The first dive marker “pick up” at Forest was a complete fiasco. The make-shift bridle set up didn’t work as planned and the lines got twisted around our genoa furler and code zero rigging. The strain from the wind blowing us away from the marker buoy ended up pulling the rivets out of our code zero safety line attachment before everything could get untangled. After a few tries, and reconfiguring, Angie was able to finally get it settled; However, she didn’t like the way Uno Mas was aimed due to the wind and waves. Our aft was too close to the rocky, coral shore for her comfort. She decided to stay on the boat, prep for lunch, and closely watch what was going on with the boat movement. The dive marker buoy at Forest was only a screw hold into the sand, and not attached to big concrete mooring blocks.
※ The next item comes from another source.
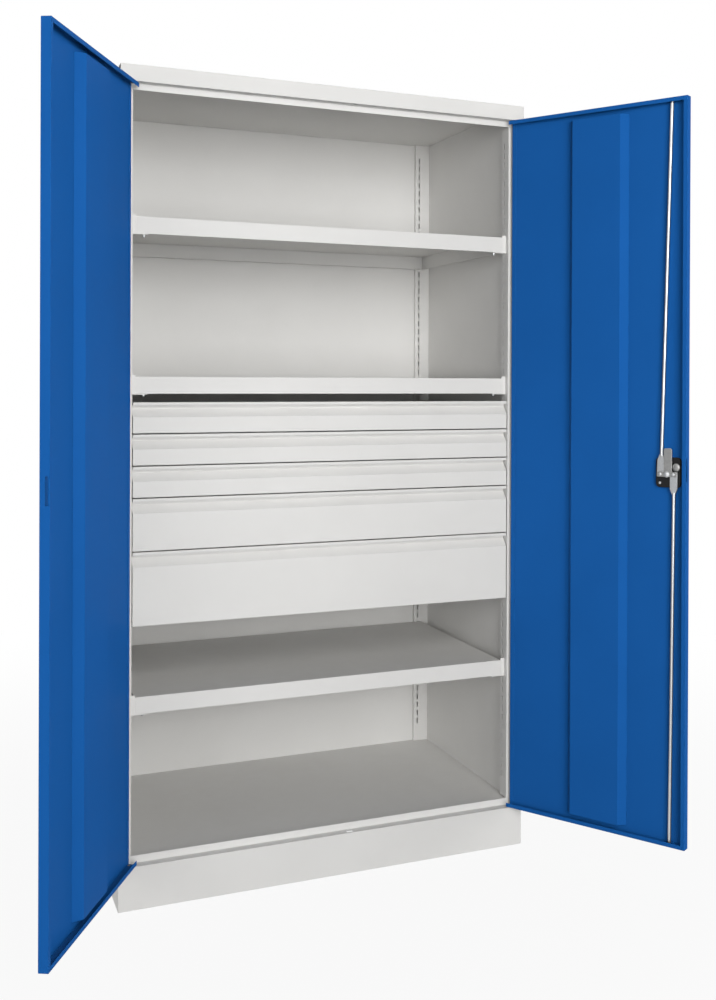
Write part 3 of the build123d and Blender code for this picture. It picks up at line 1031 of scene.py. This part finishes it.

The worse case scenarios running through her head were not good. She was getting seasick with having to hang upside down, with the boat moving up and down, during the loop pick up. Thankfully, the Bonine worked and she didn’t take it too late!
After the divers got back onto Uno Mas, it was quickly decided to move the boat around the corner of the island to Monk’s Haven, our second dive site for the day. The land at this point, was protecting us from the wind and waves. Our aft was aimed out to sea, instead of shore. The second dive marker pick up went without a hitch. (Now that’s the way it should be!)
Instead of diving, after lunch, Angie and Kate went snorkeling to shore on Klein Bonaire. We were able to see the interior “lake” that looks like a big salt flat. (Angie was hoping to see flamingos. Nope.) Angie was able to get her dime bag of Klein Bonaire sand, and Ian and Mark got their second dive in. After the dessert course of chocolate chia seed pudding parfaits, the autopilot did its job and took us back to our mooring.
It turned out to be a wonderful day with great friends, good food, and we got Uno Mas moving out on the water again!